Among the examples described in the literature, T. Yisheng et al. Syntheses of Isobutane and Branched Higher Hydrocarbons from Carbon Dioxide and Hydrogen over Composite Catalysts Ind. Eng. Chem. Res. (1999), 38, 3225-3229 describe that iron nanoparticles in acidic Y zeolite may selectively give rise to isobutane formation. However, this selective catalyst undergoes rapid deactivation due to the deposition of coke on its surface and does not possess any practical usefulness.

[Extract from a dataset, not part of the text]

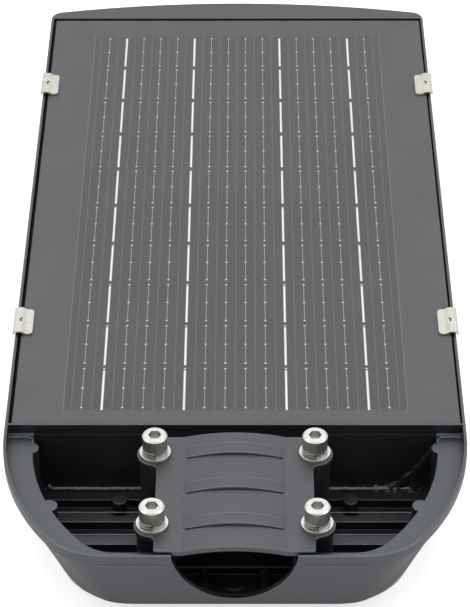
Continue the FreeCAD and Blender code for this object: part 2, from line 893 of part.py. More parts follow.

DESCRIPTION OF THE INVENTION

In a first aspect, the object of the present invention is a preparation method for preparing a catalyst based on iron nanoparticles, cobalt nanoparticles or alloys thereof embedded in a graphitic carbon matrix, characterised in that it comprises the following steps:

a. forming a hydrogel by adding an aqueous solution of a natural biopolymer to a solution containing at least an Fe salt, a Co salt or mixtures of Fe and Co salts in a range of Fe/Co atomic ratios comprised between 0.1 and 1 ,

b. converting the hydrogel obtained in the preceding step into an alcogel by the gradual replacement of water with an alcohol which is selected from ethanol, methanol or propanol by suspending the hydrogel in a successive series of ethanol-water mixtures at ratios comprised between 10:90 and 100:0,

c. drying the alcogel resulting from the preceding step to obtain a dry aerogel mass by using supercritical CO2,

d. pyrolysing the dry aerogel in the absence of oxygen in a range of temperatures between 800 and 1200 °C,

e. transforming the residues from pyrolysis into a material where the particle size of metallic oxide is comprised between 0.5 nm and 100 nm, preferably of between 2 nm and 20 nm. The term “hydrogel” in the present invention refers to the wet biopolymer precipitate containing the iron and cobalt species. The term“alcogel” in the present invention refers to the dehydrated gel containing an alcohol.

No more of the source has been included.